[Start]

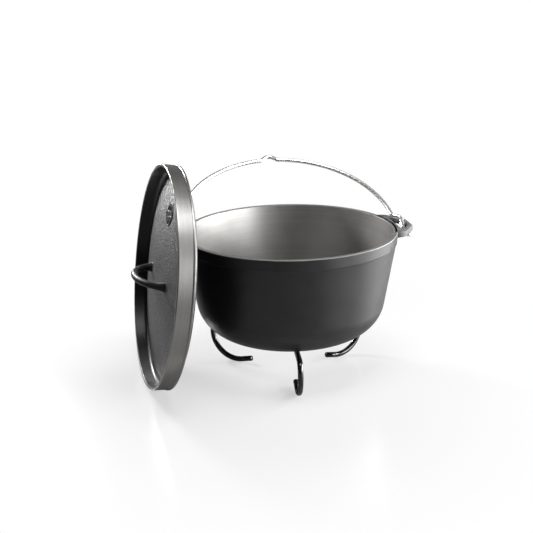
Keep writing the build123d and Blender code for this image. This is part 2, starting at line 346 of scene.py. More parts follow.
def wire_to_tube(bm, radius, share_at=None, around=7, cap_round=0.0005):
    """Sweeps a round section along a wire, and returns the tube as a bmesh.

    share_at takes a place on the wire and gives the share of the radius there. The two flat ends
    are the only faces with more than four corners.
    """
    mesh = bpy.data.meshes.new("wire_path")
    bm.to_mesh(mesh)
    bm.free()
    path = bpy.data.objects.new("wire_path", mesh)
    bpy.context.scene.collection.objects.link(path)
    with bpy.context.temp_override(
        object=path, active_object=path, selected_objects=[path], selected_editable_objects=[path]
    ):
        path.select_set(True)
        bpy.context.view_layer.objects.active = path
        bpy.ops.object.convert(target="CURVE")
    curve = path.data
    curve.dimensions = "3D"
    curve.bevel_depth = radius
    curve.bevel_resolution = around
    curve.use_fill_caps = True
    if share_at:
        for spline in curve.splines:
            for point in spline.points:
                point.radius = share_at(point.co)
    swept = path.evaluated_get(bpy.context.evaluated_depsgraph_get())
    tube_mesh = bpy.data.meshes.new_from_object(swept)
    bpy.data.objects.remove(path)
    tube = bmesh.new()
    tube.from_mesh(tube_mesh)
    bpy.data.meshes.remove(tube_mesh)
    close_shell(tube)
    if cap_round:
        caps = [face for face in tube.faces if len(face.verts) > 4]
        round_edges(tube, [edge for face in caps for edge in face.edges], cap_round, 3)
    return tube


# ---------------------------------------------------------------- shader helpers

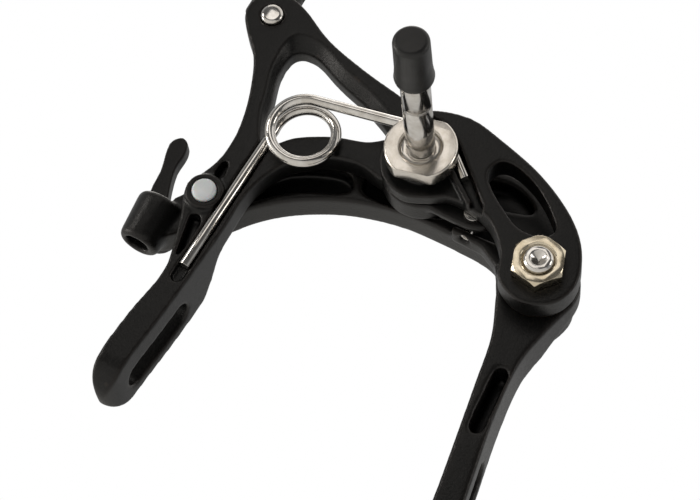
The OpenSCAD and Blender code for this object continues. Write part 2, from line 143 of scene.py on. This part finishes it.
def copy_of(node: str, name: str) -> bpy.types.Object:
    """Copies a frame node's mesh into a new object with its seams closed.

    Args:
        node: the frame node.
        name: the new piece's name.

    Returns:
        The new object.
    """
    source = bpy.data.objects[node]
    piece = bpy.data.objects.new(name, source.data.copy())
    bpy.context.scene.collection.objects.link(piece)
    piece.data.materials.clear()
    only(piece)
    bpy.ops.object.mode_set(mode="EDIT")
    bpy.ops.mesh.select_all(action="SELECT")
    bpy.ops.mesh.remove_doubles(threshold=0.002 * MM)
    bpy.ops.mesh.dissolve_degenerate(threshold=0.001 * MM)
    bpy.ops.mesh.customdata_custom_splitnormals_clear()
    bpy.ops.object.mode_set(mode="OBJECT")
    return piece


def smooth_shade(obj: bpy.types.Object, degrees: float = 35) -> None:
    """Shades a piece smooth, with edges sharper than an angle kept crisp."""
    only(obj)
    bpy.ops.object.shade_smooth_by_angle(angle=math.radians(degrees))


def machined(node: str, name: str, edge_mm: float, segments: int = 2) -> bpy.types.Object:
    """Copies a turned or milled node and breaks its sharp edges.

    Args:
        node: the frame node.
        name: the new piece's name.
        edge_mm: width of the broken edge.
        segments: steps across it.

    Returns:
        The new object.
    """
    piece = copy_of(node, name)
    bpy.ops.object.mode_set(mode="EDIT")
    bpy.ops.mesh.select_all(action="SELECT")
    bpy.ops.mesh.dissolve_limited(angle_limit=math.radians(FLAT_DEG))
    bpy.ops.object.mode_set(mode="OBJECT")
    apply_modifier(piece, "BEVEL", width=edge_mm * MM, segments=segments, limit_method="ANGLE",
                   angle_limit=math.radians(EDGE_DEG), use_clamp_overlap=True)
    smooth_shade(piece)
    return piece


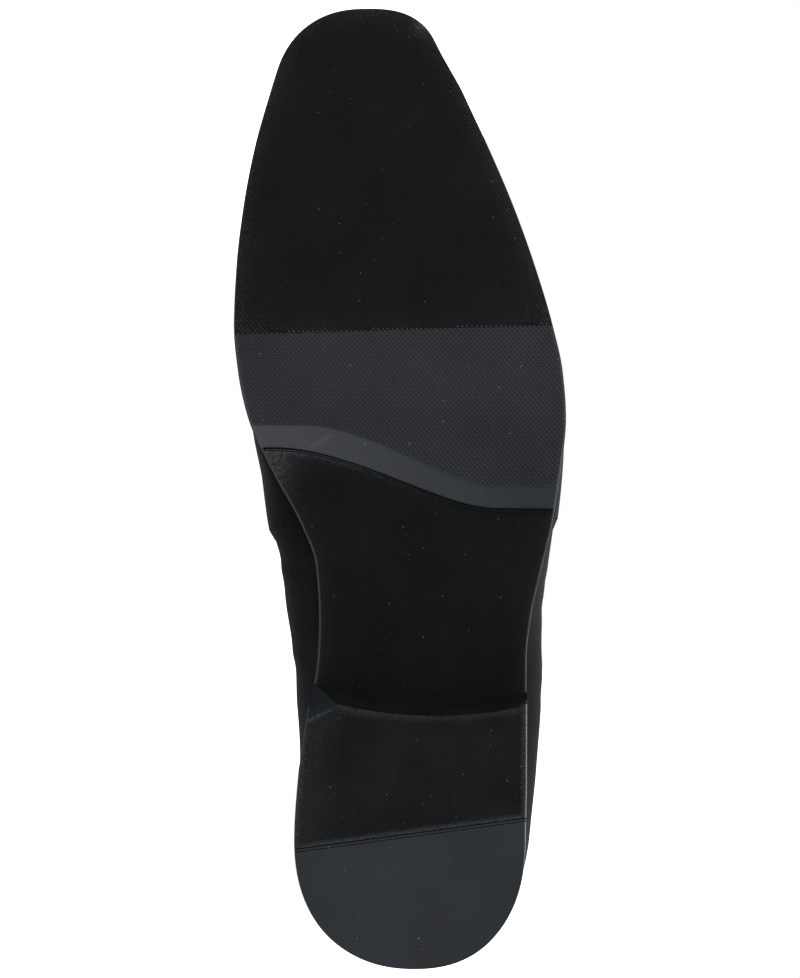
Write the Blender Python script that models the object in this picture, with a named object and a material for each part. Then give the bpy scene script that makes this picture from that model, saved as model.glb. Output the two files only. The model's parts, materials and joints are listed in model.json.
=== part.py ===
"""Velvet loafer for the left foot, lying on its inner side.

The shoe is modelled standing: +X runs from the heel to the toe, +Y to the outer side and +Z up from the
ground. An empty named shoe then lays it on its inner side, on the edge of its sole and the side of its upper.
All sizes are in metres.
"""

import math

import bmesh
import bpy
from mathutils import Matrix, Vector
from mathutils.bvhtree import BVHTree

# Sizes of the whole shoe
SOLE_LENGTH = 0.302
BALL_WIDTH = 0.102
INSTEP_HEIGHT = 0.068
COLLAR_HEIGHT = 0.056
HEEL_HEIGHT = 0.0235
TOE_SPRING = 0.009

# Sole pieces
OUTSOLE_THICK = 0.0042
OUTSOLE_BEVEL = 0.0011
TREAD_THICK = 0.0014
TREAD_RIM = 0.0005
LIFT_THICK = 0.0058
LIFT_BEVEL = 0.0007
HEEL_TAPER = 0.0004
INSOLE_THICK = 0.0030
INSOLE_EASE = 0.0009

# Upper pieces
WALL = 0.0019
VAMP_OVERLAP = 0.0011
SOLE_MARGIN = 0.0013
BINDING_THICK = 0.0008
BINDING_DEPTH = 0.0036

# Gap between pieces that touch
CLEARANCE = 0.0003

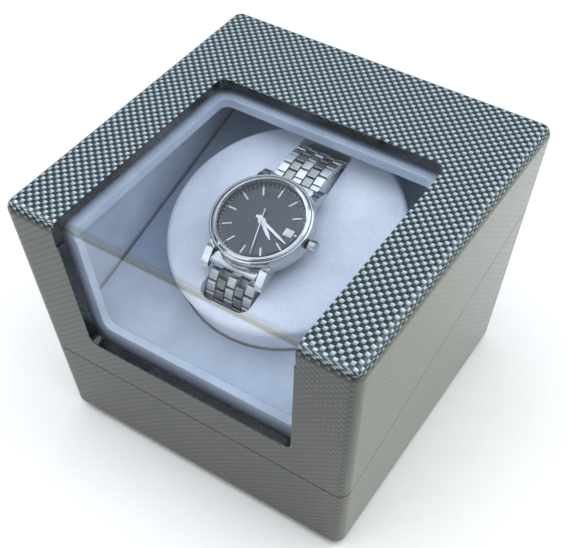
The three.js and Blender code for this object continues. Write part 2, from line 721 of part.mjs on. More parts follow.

[End]

# [Exercise]
Write every line of the material above again, exactly.

# [Complete output]
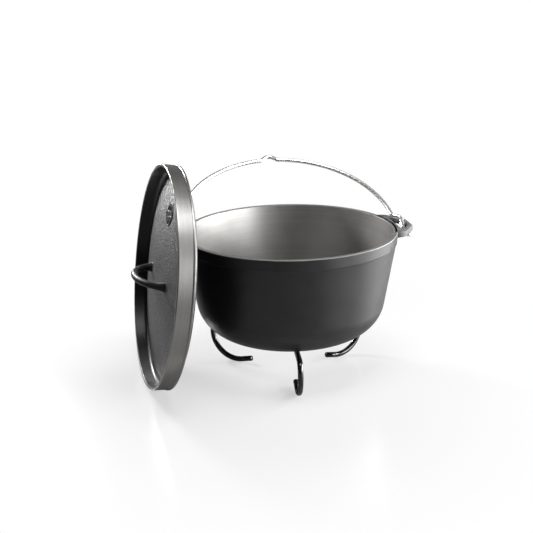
Keep writing the build123d and Blender code for this image. This is part 2, starting at line 346 of scene.py. More parts follow.
def wire_to_tube(bm, radius, share_at=None, around=7, cap_round=0.0005):
    """Sweeps a round section along a wire, and returns the tube as a bmesh.

    share_at takes a place on the wire and gives the share of the radius there. The two flat ends
    are the only faces with more than four corners.
    """
    mesh = bpy.data.meshes.new("wire_path")
    bm.to_mesh(mesh)
    bm.free()
    path = bpy.data.objects.new("wire_path", mesh)
    bpy.context.scene.collection.objects.link(path)
    with bpy.context.temp_override(
        object=path, active_object=path, selected_objects=[path], selected_editable_objects=[path]
    ):
        path.select_set(True)
        bpy.context.view_layer.objects.active = path
        bpy.ops.object.convert(target="CURVE")
    curve = path.data
    curve.dimensions = "3D"
    curve.bevel_depth = radius
    curve.bevel_resolution = around
    curve.use_fill_caps = True
    if share_at:
        for spline in curve.splines:
            for point in spline.points:
                point.radius = share_at(point.co)
    swept = path.evaluated_get(bpy.context.evaluated_depsgraph_get())
    tube_mesh = bpy.data.meshes.new_from_object(swept)
    bpy.data.objects.remove(path)
    tube = bmesh.new()
    tube.from_mesh(tube_mesh)
    bpy.data.meshes.remove(tube_mesh)
    close_shell(tube)
    if cap_round:
        caps = [face for face in tube.faces if len(face.verts) > 4]
        round_edges(tube, [edge for face in caps for edge in face.edges], cap_round, 3)
    return tube


# ---------------------------------------------------------------- shader helpers

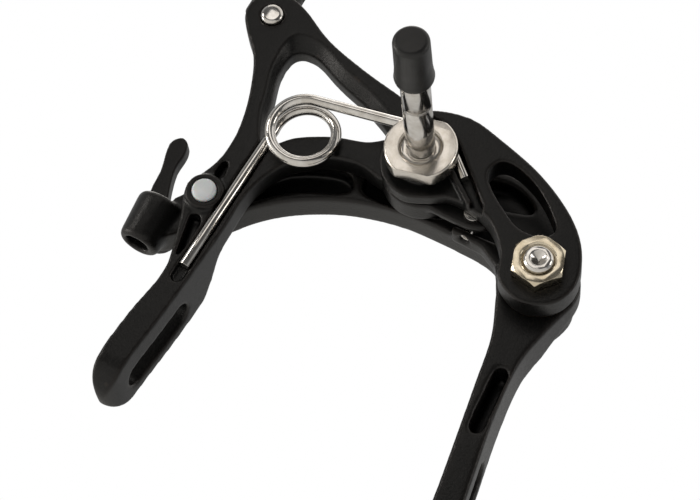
The OpenSCAD and Blender code for this object continues. Write part 2, from line 143 of scene.py on. This part finishes it.
def copy_of(node: str, name: str) -> bpy.types.Object:
    """Copies a frame node's mesh into a new object with its seams closed.

    Args:
        node: the frame node.
        name: the new piece's name.

    Returns:
        The new object.
    """
    source = bpy.data.objects[node]
    piece = bpy.data.objects.new(name, source.data.copy())
    bpy.context.scene.collection.objects.link(piece)
    piece.data.materials.clear()
    only(piece)
    bpy.ops.object.mode_set(mode="EDIT")
    bpy.ops.mesh.select_all(action="SELECT")
    bpy.ops.mesh.remove_doubles(threshold=0.002 * MM)
    bpy.ops.mesh.dissolve_degenerate(threshold=0.001 * MM)
    bpy.ops.mesh.customdata_custom_splitnormals_clear()
    bpy.ops.object.mode_set(mode="OBJECT")
    return piece


def smooth_shade(obj: bpy.types.Object, degrees: float = 35) -> None:
    """Shades a piece smooth, with edges sharper than an angle kept crisp."""
    only(obj)
    bpy.ops.object.shade_smooth_by_angle(angle=math.radians(degrees))


def machined(node: str, name: str, edge_mm: float, segments: int = 2) -> bpy.types.Object:
    """Copies a turned or milled node and breaks its sharp edges.

    Args:
        node: the frame node.
        name: the new piece's name.
        edge_mm: width of the broken edge.
        segments: steps across it.

    Returns:
        The new object.
    """
    piece = copy_of(node, name)
    bpy.ops.object.mode_set(mode="EDIT")
    bpy.ops.mesh.select_all(action="SELECT")
    bpy.ops.mesh.dissolve_limited(angle_limit=math.radians(FLAT_DEG))
    bpy.ops.object.mode_set(mode="OBJECT")
    apply_modifier(piece, "BEVEL", width=edge_mm * MM, segments=segments, limit_method="ANGLE",
                   angle_limit=math.radians(EDGE_DEG), use_clamp_overlap=True)
    smooth_shade(piece)
    return piece


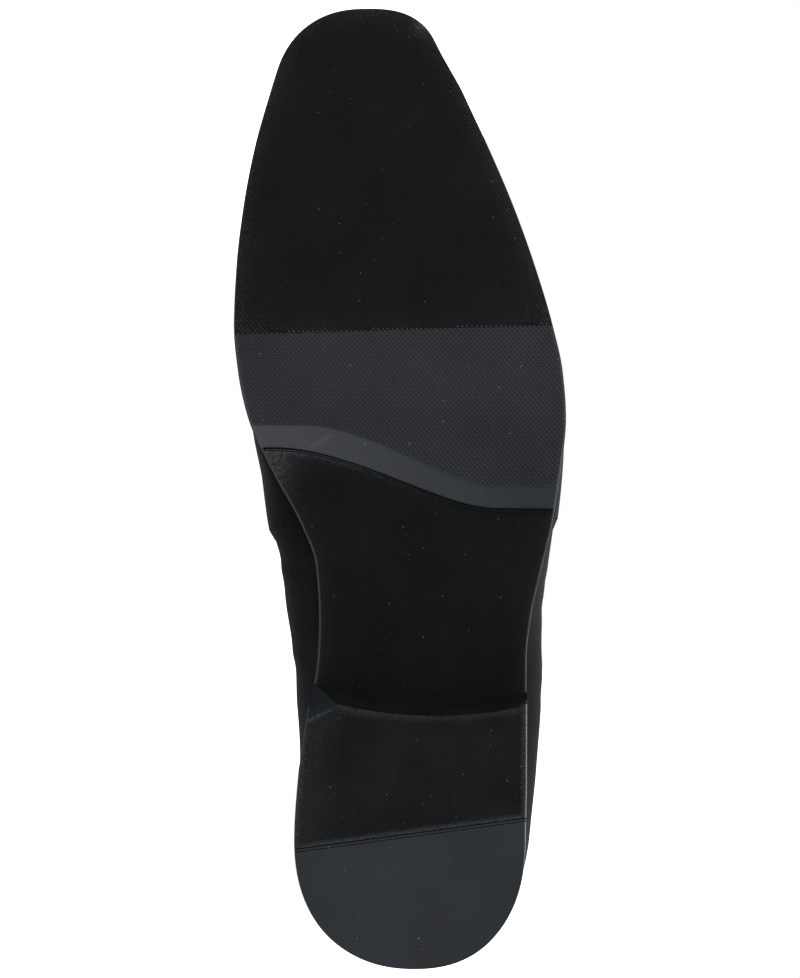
Write the Blender Python script that models the object in this picture, with a named object and a material for each part. Then give the bpy scene script that makes this picture from that model, saved as model.glb. Output the two files only. The model's parts, materials and joints are listed in model.json.
=== part.py ===
"""Velvet loafer for the left foot, lying on its inner side.

The shoe is modelled standing: +X runs from the heel to the toe, +Y to the outer side and +Z up from the
ground. An empty named shoe then lays it on its inner side, on the edge of its sole and the side of its upper.
All sizes are in metres.
"""

import math

import bmesh
import bpy
from mathutils import Matrix, Vector
from mathutils.bvhtree import BVHTree

# Sizes of the whole shoe
SOLE_LENGTH = 0.302
BALL_WIDTH = 0.102
INSTEP_HEIGHT = 0.068
COLLAR_HEIGHT = 0.056
HEEL_HEIGHT = 0.0235
TOE_SPRING = 0.009

# Sole pieces
OUTSOLE_THICK = 0.0042
OUTSOLE_BEVEL = 0.0011
TREAD_THICK = 0.0014
TREAD_RIM = 0.0005
LIFT_THICK = 0.0058
LIFT_BEVEL = 0.0007
HEEL_TAPER = 0.0004
INSOLE_THICK = 0.0030
INSOLE_EASE = 0.0009

# Upper pieces
WALL = 0.0019
VAMP_OVERLAP = 0.0011
SOLE_MARGIN = 0.0013
BINDING_THICK = 0.0008
BINDING_DEPTH = 0.0036

# Gap between pieces that touch
CLEARANCE = 0.0003

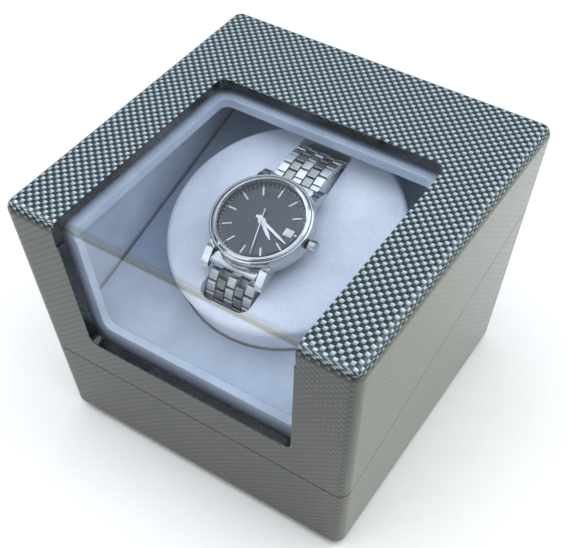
The three.js and Blender code for this object continues. Write part 2, from line 721 of part.mjs on. More parts follow.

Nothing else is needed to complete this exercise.